Of course, nearly any segmentation scheme could be described in terms of states, and nearly any marketing system could react when customers migrate from one segment to another. But the state-based systems share several features that distinguish them from their more generic cousins:
· Tracking complex behaviors. The truly interesting customer behaviors turn out to be complicated things like a change in transaction frequency or deviating from a pattern of weekly deposits or a sequence of service problems followed by complaints. Describing such behaviors with conventional database structures and query languages can be difficult or impossible. State-based systems provide special tools to streamline the process.
· Efficient data storage. Constantly searching for patterns in raw transaction data is not practical when volumes get large. Nor does it provide quick response when evaluating the significance of a new transaction. State-based systems use specialized storage methods that summarize past transactions without losing the detail needed to fit new transactions into the patterns. They nearly always pack this data into a single customer record that is quickly accessible for real-time processing.

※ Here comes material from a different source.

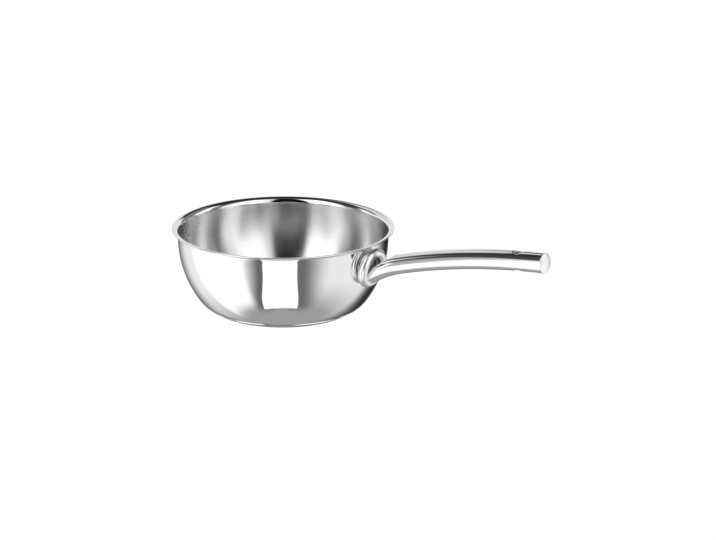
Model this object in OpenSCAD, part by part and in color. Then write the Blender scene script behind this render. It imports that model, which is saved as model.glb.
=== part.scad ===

· External connections. Today's state-based systems are designed to accept transactions from multiple sources and feed responses back to multiple channels. This makes them highly adaptable and allows them to complement rather than compete with existing touch points, marketing databases and campaign managers. Still, there is nothing inherent in state-based technology that requires this flexibility. Over time, it is conceivable that state-based methods will be embedded in operational systems like call centers or Web servers. They may even turn up as functions in statistical scoring systems, particularly the real-time versions connected directly to transaction data.
Elity InSight (Elity Systems, 732/564-1850, www.elity.com) fits squarely into the category of state-based systems, though the vendor does not use the term. The system reads streams of transaction data, picks out transactions that identify user-defined behavior patterns and executes specified actions when a pattern occurs. All this is organized in a framework of nested rules: A top-level rule might describe a business policy such as “place a phone call when a high-value customer significantly reduces her transaction frequency,” while subsidiary rules would define the terms “place a phone call,” “high-value customer” and “significantly reduces transaction frequency.” These rules themselves may draw on still other rules to define their own components. Lower-level rules can be shared, easing rule development and encouraging consistency.
Rules are constructed by filling out pre-defined forms with variables such as data elements, logical operators, calculations and time intervals. Standard forms let users define patterns, trends, simple relationships, mathematical formulas and inactivity. Action rules such as “place a phone call” would define a text message, data elements, format and destination system.
Data elements are mapped into the system by technical staff. Elements include transaction attributes such as date, amount and type, and can include transactions in different formats from different systems. The transactions can be loaded into the system in a batch process or fed individually in real time. The system uses XML as its primary data language but can also load relational database tables and flat files directly. A rule can also query an external database, although this slows performance.
InSight evaluates each transaction to determine whether it applies to any rule that affects the customer. If so, the customer's record is updated with the relevant information only. This is a subset of all the information in the transaction: For example, if a rule is counting transactions in a given time frame, the system will record the transaction date but not its amount. The result is a single, relatively compact customer record that is stored as a single row on a conventional relational database. For efficiency, the contents are placed in a binary format and are dropped when no longer needed to track an active rule. But InSight also copies information into a historical database that maintains a more complete record. This can be accessed directly by the system's own reporting tools or by third-party tools via an application program interface or API. Elity is also developing a viewer to read the customer records directly.
InSight was first introduced in 1999, which makes it relatively mature for a system of this type. This shows most clearly in administrative functions, which include rule- and role-based security, reports on rule utilization, automated checking for invalid or circular rule references, an option to limit the total number of outputs a rule generates, start and end dates on rules and a separate environment to test new rules against sample data. However, the system does not include structures to capture revenue, cost or responses for rules. It also does not allow random splitting within a rule, has limited prioritization capabilities when multiple rules apply and lacks integrated statistical modeling. Nor can one rule manage a sequence of actions and responses, although a “follow-up” function lets users do this by linking separate rules. Several of these features are planned for future development.
Another measure of the system's maturity is its proven scalability: The largest client processes more than 1 million transactions for 10 million customers in about one hour each night. The system has about six total installations, mostly in financial services and telecommunications. Pricing is based on the number of processors in the server and is about $140,000 per processor. InSight runs on Windows NT/2000 servers and uses a Web browser on user workstations.